Müssig zu erwähnen ist, dass diejenige, die schon in der Eingangssequenz sowohl den Drogenkonsum als auch den vorehelichen Sex ablehnte, die einzig überlebende sein wird. Nein, sie wird auch noch zur Heldin, die ein unschuldiges Kind rettet, nachdem sie dem Kettensägenhünen mit einem winzigen Hackebeil vom Arm trennte. Ja, weil auch. Da hält sich das Mitleid natürlich in Grenzen.
Eine penetrante Missachtung der Intelligenz des Zuschauers ist schon die erste Einstellung. Eine Einblendung sagt uns: "18. August 2003" und wir sehen einen Van mit Kids, die "Sweet Home Alabama" mitgrölen und auf dem Weg zu einem Lynyrd Skynyrd-Konzert sind. Nur dumm, dass "Sweet Home Alabama" zu dem Zeitpunkt noch längst nicht erschienen war und erst im April 1974 auf LP und schließlich im August desselben Jahres auf Single erschien. Das Debüt-Album der Band war am 18. August 1973 gerade einmal fünf Tage auf dem Markt und für eine solche Band macht man eine halbe Weltreise? Auch der Sheriff kannte Skynyrd schon, hat sich also blitzschnell auch schon in die tiefste Provinz rumgesprochen. Nennt mich kleinlich, aber wenn ein Film schon so haarsträubend fehlerhaft beginnt, kann er keine Authentizität mehr vermitteln.
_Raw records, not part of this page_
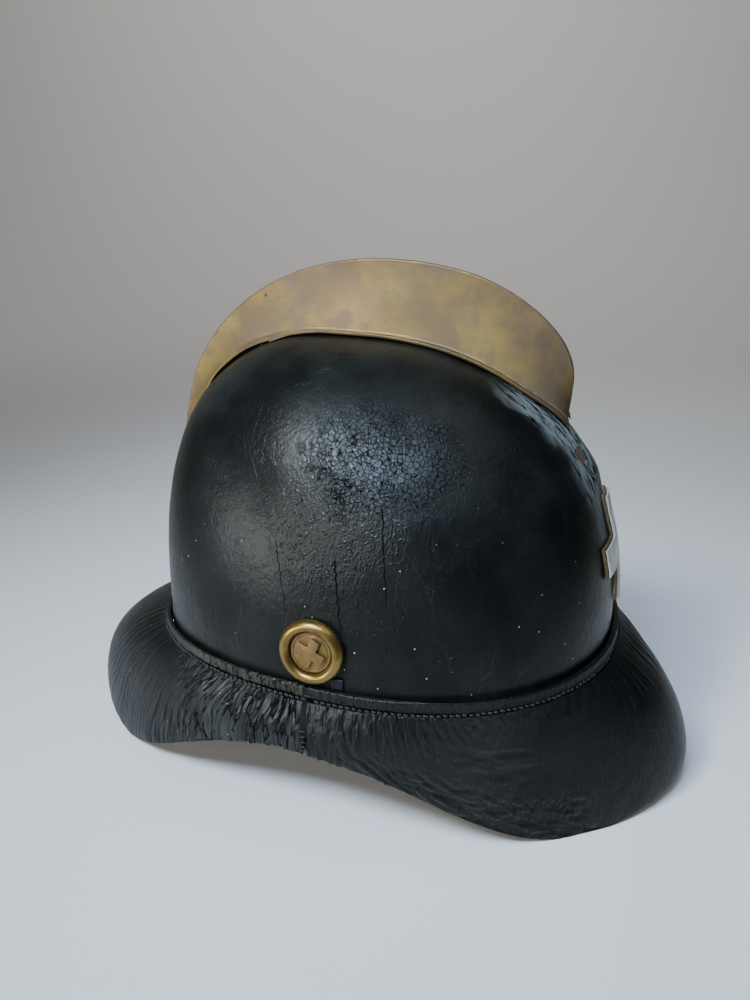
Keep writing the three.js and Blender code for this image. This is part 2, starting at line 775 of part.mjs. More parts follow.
// The angle at which the sweatband's top edge crosses the ray from the liner's middle along out.
function bandAngle(out) {
  const facing = (angle) => {
    const at = wallPoint(angle, -(BAND.inset + BAND.lean + BAND.wall / 2));
    return new THREE.Vector2(at.x, at.y - AHEAD).normalize().dot(out);
  };
  return spread(0, 2 * Math.PI, 720).reduce((a, b) => (facing(b) > facing(a) ? b : a));
}

// Chinstrap: two leather halves that hang from the rosette studs and meet at a wire ring.
function strapHalf(side) {
  const start = new THREE.Vector2(STRAP.x, STRAP.topZ);
  const knuckle = new THREE.Vector2(STRAP.x, STRAP.knuckleZ);
  const reach = RING.halfLength + STRAP.eyelet + STRAP.wall * 0.4;
  const curve = new THREE.CubicBezierCurve(
    knuckle,
    new THREE.Vector2(STRAP.x, STRAP.elbowZ),
    new THREE.Vector2(STRAP.elbowX, RING.z),
    new THREE.Vector2(reach, RING.z),
  );
  const points = [start, ...curve.getPoints(14)];
  const strip = stripWithEyelet(points, STRAP.wall, STRAP.eyelet, STRAP.width);
  const upright = strip.geometry.rotateX(Math.PI / 2).translate(0, rosetteAt.y, 0);
  const hole = rod(STRAP.holeRadius, -6, 6, 14)
    .rotateY(Math.PI / 2)
    .translate(STRAP.x, rosetteAt.y, rosetteAt.z);
  const half = cut(upright, hole);
  return side > 0 ? half : half.rotateZ(Math.PI).translate(0, 2 * rosetteAt.y, 0);
}

function wireRing() {
  const { wire, halfLength, halfWidth: half, z } = RING;
  const bar = (x) => rod(wire, -half, half, 8).rotateX(Math.PI / 2).translate(x, 0, 0);
  const rail = (y) => rod(wire, -halfLength, halfLength, 8).rotateY(Math.PI / 2).translate(0, y, 0);
  const ball = (x, y) => new THREE.SphereGeometry(wire * 1.02, 8, 6).translate(x, y, 0);
  const corners = [[1, 1], [1, -1], [-1, 1], [-1, -1]].map(([a, b]) => ball(a * halfLength, b * half));
  const loop = join(bar(halfLength), bar(-halfLength), rail(half), rail(-half), ...corners);
  return loop.translate(0, rosetteAt.y, z);
}

// The stud's middle where the strap hangs on it.
const rosetteNormal = crownNormal(radians(ROSETTE.angle), ROSETTE.z);
const rosetteFoot = crownPoint(radians(ROSETTE.angle), ROSETTE.z);
const rosetteAt = rosetteFoot
  .clone()
  .addScaledVector(rosetteNormal, -(STRAP.x + rosetteFoot.x) / rosetteNormal.x);

add(helmet, "front_peak", brim(true), BLACK_LEATHER);
add(helmet, "neck_guard", brim(false), BLACK_LEATHER);
add(helmet, "front_peak_lining", brimLining(true), LINING_LEATHER);
add(helmet, "neck_guard_lining", brimLining(false), LINING_LEATHER);
add(helmet, "comb_right_half", combHalf(-1), AGED_BRASS);
add(helmet, "comb_left_half", combHalf(1), AGED_BRASS);
Object.entries(COMB_FIXINGS).forEach(([place, y]) => combFixing(place, y));
badge();
rosette("right", 1);
rosette("left", -1);
add(helmet, "sweatband", sweatband(), TAN_LEATHER);
for (let i = 0; i < TONGUE.count; i++) {
  add(helmet, "liner_tongue_" + (i + 1), linerTongue(i), TAN_LEATHER);
}
add(
  helmet,
  "liner_drawstring",
  new THREE.TorusGeometry(CORD.radius, CORD.thickness, 6, 32).translate(0, AHEAD, CORD.z),
  LINEN,
);
add(helmet, "chinstrap_right", strapHalf(-1), STRAP_LEATHER);
add(helmet, "chinstrap_left", strapHalf(1), STRAP_LEATHER);
add(helmet, "chinstrap_ring", wireRing(), AGED_BRASS);
add(helmet, "crown_shell", cut(crownShell(), ...holes), BLACK_LEATHER);

export default helmet;
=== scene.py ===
"""Looks for a leather fire helmet with a brass comb, rosettes and a cross badge.

Sizes in the first sections are millimetres in the frame of the CAD part: +Z up, the wearer
faces -Y. Meshes are made in millimetres and scaled to metres when they become objects.
"""
import math

import bmesh
import bpy
import numpy as np
from mathutils import Matrix, Vector


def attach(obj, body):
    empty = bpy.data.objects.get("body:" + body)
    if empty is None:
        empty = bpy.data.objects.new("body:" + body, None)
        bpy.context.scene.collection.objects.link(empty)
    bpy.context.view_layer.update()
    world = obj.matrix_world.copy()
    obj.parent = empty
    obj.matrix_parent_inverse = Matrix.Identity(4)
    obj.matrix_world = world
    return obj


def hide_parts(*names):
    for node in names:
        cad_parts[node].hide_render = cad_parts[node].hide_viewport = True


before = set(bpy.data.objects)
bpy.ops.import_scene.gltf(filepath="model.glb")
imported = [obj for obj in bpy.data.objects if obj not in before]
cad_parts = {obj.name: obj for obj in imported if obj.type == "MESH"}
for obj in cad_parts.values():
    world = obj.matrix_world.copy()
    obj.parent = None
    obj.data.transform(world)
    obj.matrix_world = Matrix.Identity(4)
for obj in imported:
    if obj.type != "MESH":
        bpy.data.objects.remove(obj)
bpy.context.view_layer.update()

MM = 0.001
TAU = 2 * math.pi

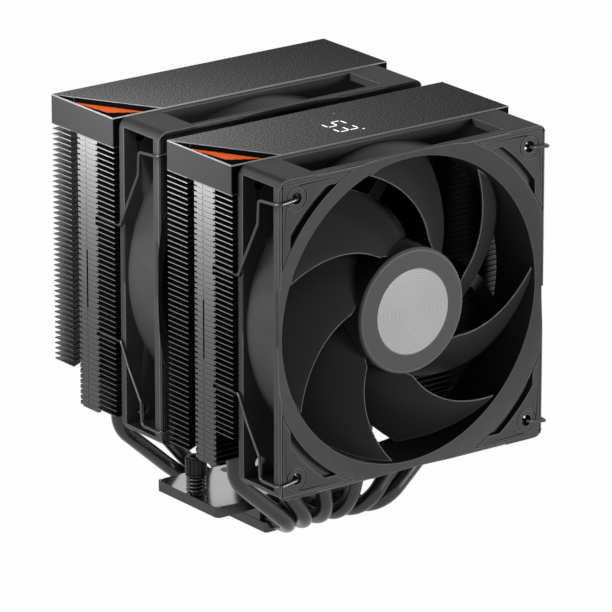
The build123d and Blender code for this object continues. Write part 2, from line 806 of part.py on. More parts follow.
sleeve, ring, washer, spring = screw_sleeve(), clip_ring(), screw_washer(), screw_spring()
for side, x in (("left", -mount_screw_x), ("right", mount_screw_x)):
    keep(f"{side}_screw_sleeve", Pos(x, 0, 0) * sleeve)
    keep(f"{side}_clip_ring", Pos(x, 0, 0) * ring)
    keep(f"{side}_screw_washer", Pos(x, 0, 0) * washer)
    keep(f"{side}_screw_spring", Pos(x, 0, 0) * spring)

fan_pieces = {
    "fan_frame": fan_frame(),
    "impeller": impeller(),
    "hub_disc": hub_disc(),
    "motor_shaft": motor_shaft(),
    "motor_bearing": motor_bearing(),
    "motor_yoke": motor_yoke(),
    "magnet_ring": magnet_ring(),
    "stator_core": stator_core(),
    "stator_coils": stator_coils(),
    "circuit_board": circuit_board(),
    "left_wire_clip": wire_clip(),
    "right_wire_clip": mirrored_x(wire_clip()),
}
for fan, fan_y in (("front", front_fan_y), ("middle", middle_fan_y)):
    for name, shape in fan_pieces.items():
        keep(f"{fan}_{name}", Pos(0, fan_y, fan_axis_height) * shape)

keep("front_cover", Pos(0, front_tower_y, cover_top_height) * front_cover())
keep("rear_cover", Pos(0, rear_tower_y, cover_top_height) * plain_cover())
for tower, tower_y in (("front", front_tower_y), ("rear", rear_tower_y)):
    keep(f"{tower}_accent_strip", Pos(0, tower_y, cover_top_height) * accent_strip())
keep("display_segments", Pos(0, front_tower_y, cover_top_height) * display_segments())
keep("display_board", Pos(0, front_tower_y, cover_top_height) * display_board())
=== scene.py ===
import bpy
import bmesh
import json
import math
from mathutils import Matrix, Vector


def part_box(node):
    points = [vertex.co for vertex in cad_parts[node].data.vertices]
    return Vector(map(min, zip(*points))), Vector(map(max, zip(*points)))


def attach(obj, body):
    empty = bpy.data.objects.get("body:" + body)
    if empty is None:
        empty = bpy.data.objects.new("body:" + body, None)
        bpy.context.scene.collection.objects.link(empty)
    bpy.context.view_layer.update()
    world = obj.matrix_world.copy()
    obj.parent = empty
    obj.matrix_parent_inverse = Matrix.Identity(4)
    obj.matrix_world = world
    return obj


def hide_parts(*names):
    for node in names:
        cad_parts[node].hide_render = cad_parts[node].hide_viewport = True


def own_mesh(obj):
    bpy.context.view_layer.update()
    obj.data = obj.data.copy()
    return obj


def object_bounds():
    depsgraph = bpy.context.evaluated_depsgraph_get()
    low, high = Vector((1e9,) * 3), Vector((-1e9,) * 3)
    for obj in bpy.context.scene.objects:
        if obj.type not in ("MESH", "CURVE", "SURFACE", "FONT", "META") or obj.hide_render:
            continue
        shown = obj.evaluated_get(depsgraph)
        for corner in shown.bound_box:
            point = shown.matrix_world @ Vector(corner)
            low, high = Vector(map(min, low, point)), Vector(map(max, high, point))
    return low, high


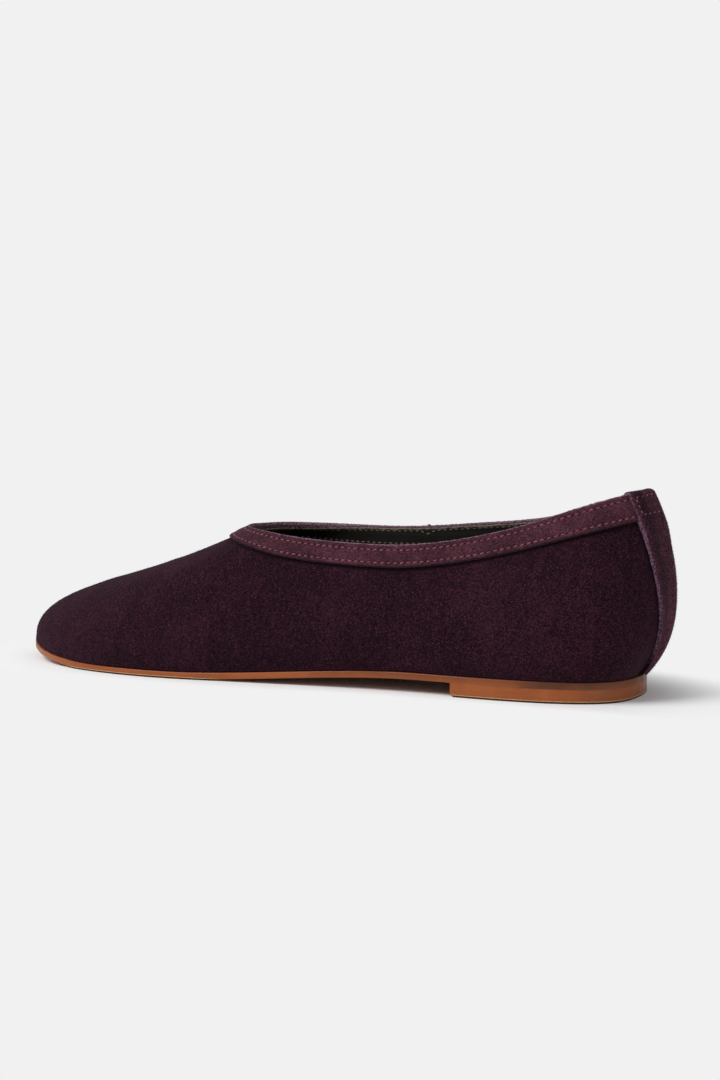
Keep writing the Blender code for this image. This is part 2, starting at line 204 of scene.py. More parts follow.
# section, size of the heights, place from the rear, reach out, reach in, outer height, inner height
TOPLINE = (
    ("back", BACK_HEIGHT, -0.010, 0.00, 0.00, 1.00, 1.00),
    ("corner", BACK_HEIGHT, 0.06, 0.31, 0.31, 0.95, 0.97),
    ("heel", BACK_HEIGHT, 0.21, 0.40, 0.39, 0.84, 0.87),
    ("breast", SIDE_HEIGHT, 0.45, 0.44, 0.45, 0.98, 1.08),
    ("waist", SIDE_HEIGHT, 0.64, 0.49, 0.48, 0.97, 1.045),
    ("joint", SIDE_HEIGHT, 0.80, 0.50, 0.49, 1.00, 1.045),
    ("ball", SIDE_HEIGHT, 0.91, 0.43, 0.44, 1.03, 1.045),
    ("vamp", THROAT_HEIGHT, 0.97, 0.27, 0.29, 0.99, 1.00),
    ("tip", THROAT_HEIGHT, 0.994, 0.12, 0.14, 1.00, 1.00),
    ("toe", THROAT_HEIGHT, 1.00, -0.02, 0.02, 1.00, 1.00),
)
HEEL_SIZES = (HEEL_BULGE, SIDE_HEIGHT, HEEL_BULGE, SIDE_HEIGHT)
JOINT_SIZES = (BALL_WIDTH, SIDE_HEIGHT, VAMP_LENGTH, SIDE_HEIGHT)
TOE_SIZES = (BALL_WIDTH, THROAT_HEIGHT, VAMP_LENGTH, THROAT_HEIGHT)
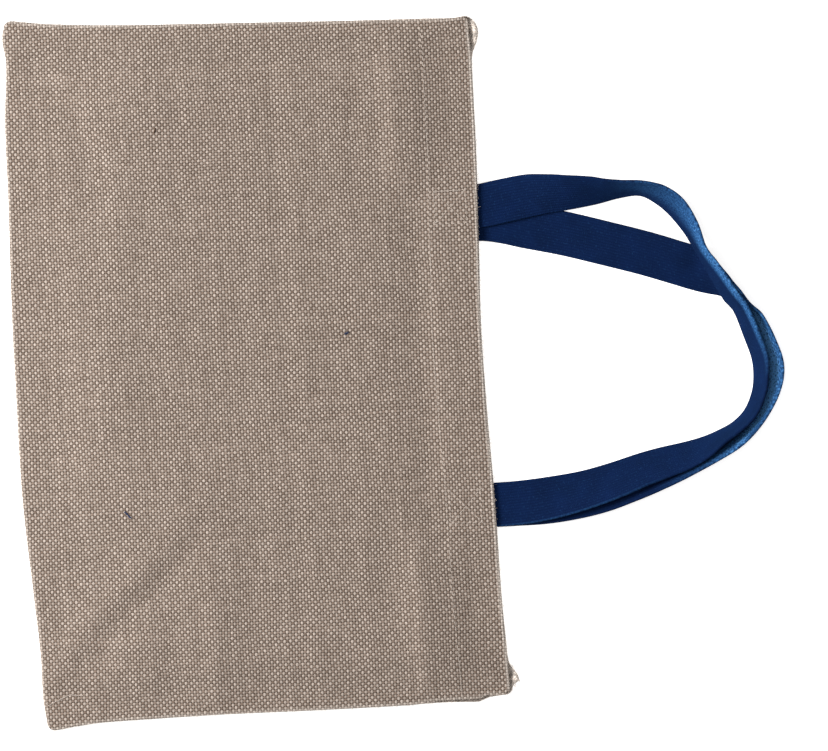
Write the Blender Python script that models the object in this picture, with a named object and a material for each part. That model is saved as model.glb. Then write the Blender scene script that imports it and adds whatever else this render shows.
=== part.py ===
"""Burlap bag lying flat, its mouth towards +X and its two navy handles looped past it.

Two panels of jute cloth are seamed together on three sides and turned right side out.
Each keeps its seam allowances and its mouth hem folded inside, a layer apart from the
cloth above or below. Each handle is one length of webbing whose ends are sewn inside
the mouth, to the hem of its own panel.

The origin is on the surface under the middle of the bag. X runs from the bottom seam to
the mouth, Y along the seam, Z up. Lengths are in millimetres until MM makes them metres.
"""
import math
from bisect import bisect_right
from collections import namedtuple

import bmesh
import bpy
from mathutils import Vector

MM = 0.001

# Cloth and the layers that it makes where it is folded.
CLOTH = 1.2
LAYER_GAP = 0.3
FOLDED = 2 * CLOTH + LAYER_GAP
FOLD_RADIUS = FOLDED / 2
SEAM_TOP = 2 * FOLDED + LAYER_GAP
ALLOWANCE = 11.0
HEM = 30.0

# Handles.
WEB_WIDTH = 25.4
WEB_THICKNESS = 1.8
SEWN_IN = 28.0
STATION_SPACING = 6.0

# Heights of the layers at the handle ends, from the surface up.
BACK_HANDLE_LIFT = FOLDED + LAYER_GAP
FRONT_HANDLE_LIFT = BACK_HANDLE_LIFT + WEB_THICKNESS + LAYER_GAP
ANCHOR_TOP = FRONT_HANDLE_LIFT + WEB_THICKNESS + LAYER_GAP + FOLDED

# The upper panel is held up over the handle ends, this far past them, and a little more.
ANCHOR_MARGIN = 3.0
ANCHOR_FADE = 14.0
ANCHOR_SPARE = 0.2

# The empty bag stands a little open: its upper panel rises from the seams to a low crown.
CROWN = 11.0
SIDE_RISE = 36.0
BOTTOM_RISE = 72.0
MOUTH_BLEND = 60.0
FOLD_FADE = 16.0

# The sewn bag body, and how its edges curl and its corners round.
BODY_LENGTH = 270.0
BODY_WIDTH = 400.0
OUTLINE_PASSES = 3
CORNER_PULL = 0.5
CORNER_CURL = 0.7
CURL_STEPS = 4
BACK_PEEK = 0.2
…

Leider war THE TEXAS CHAINSAW MASSACRE 2003 so erfolgreich, dass er an der Spitze steht einer Welle von übeflüssigen Remakes großer Genreklassiker. Ein böses Omen (Apropos Omen, wurde auch schon neuaufgelegt). Nispel selbst dreht demnächst doch tatsächlich den Neuaufguss von FRIDAY THE 13TH! Könnte jetzt schon kotzen.